» **Task details**:
Look through the records below, and copy out every line that holds the string "rigid".

++++ Exercise inputs

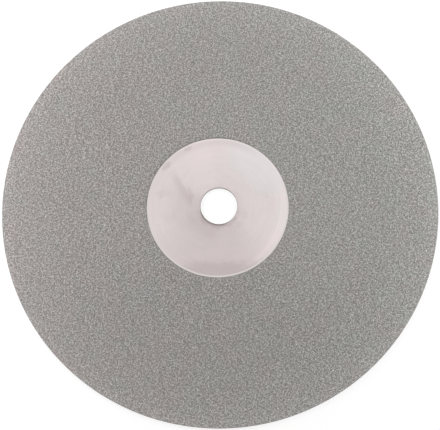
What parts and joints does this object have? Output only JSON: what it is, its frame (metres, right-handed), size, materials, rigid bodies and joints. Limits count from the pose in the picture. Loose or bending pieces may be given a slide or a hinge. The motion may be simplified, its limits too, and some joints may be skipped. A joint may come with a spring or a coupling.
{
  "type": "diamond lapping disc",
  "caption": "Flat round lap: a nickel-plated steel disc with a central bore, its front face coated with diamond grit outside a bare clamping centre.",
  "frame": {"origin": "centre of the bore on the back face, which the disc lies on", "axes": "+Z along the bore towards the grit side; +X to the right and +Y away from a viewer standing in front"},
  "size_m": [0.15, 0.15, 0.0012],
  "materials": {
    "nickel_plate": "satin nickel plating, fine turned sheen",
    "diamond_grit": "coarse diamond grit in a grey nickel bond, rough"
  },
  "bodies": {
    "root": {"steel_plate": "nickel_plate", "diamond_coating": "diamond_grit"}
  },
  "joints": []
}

++++++++
++++ Exercise inputs

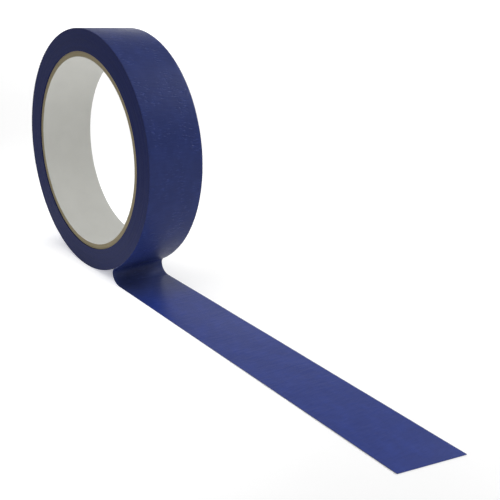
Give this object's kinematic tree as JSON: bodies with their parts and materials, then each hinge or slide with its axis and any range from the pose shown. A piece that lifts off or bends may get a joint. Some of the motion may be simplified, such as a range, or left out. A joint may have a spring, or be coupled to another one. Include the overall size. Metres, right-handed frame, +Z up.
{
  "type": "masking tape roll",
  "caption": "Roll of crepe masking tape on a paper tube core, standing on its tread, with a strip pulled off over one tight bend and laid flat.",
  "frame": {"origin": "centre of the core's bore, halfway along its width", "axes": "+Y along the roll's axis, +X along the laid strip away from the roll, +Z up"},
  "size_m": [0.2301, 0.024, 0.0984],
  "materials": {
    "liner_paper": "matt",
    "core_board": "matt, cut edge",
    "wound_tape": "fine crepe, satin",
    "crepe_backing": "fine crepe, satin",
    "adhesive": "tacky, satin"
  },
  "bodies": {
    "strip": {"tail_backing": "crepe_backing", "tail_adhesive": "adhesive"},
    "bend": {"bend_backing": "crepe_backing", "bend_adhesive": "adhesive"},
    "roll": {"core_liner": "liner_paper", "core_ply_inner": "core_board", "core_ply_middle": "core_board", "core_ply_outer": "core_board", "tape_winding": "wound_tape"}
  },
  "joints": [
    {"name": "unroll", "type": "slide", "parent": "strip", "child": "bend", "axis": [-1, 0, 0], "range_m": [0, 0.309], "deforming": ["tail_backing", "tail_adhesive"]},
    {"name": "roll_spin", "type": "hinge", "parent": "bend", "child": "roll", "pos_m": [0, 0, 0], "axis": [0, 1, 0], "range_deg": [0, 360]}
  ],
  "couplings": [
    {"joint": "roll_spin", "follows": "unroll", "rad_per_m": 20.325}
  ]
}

++++++++
++++ Exercise inputs

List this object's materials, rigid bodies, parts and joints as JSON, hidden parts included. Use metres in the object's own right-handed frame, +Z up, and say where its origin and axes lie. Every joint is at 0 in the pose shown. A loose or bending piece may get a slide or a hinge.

++++++++

» **Reply**:
What parts and joints does this object have? Output only JSON: what it is, its frame (metres, right-handed), size, materials, rigid bodies and joints. Limits count from the pose in the picture. Loose or bending pieces may be given a slide or a hinge. The motion may be simplified, its limits too, and some joints may be skipped. A joint may come with a spring or a coupling.
List this object's materials, rigid bodies, parts and joints as JSON, hidden parts included. Use metres in the object's own right-handed frame, +Z up, and say where its origin and axes lie. Every joint is at 0 in the pose shown. A loose or bending piece may get a slide or a hinge.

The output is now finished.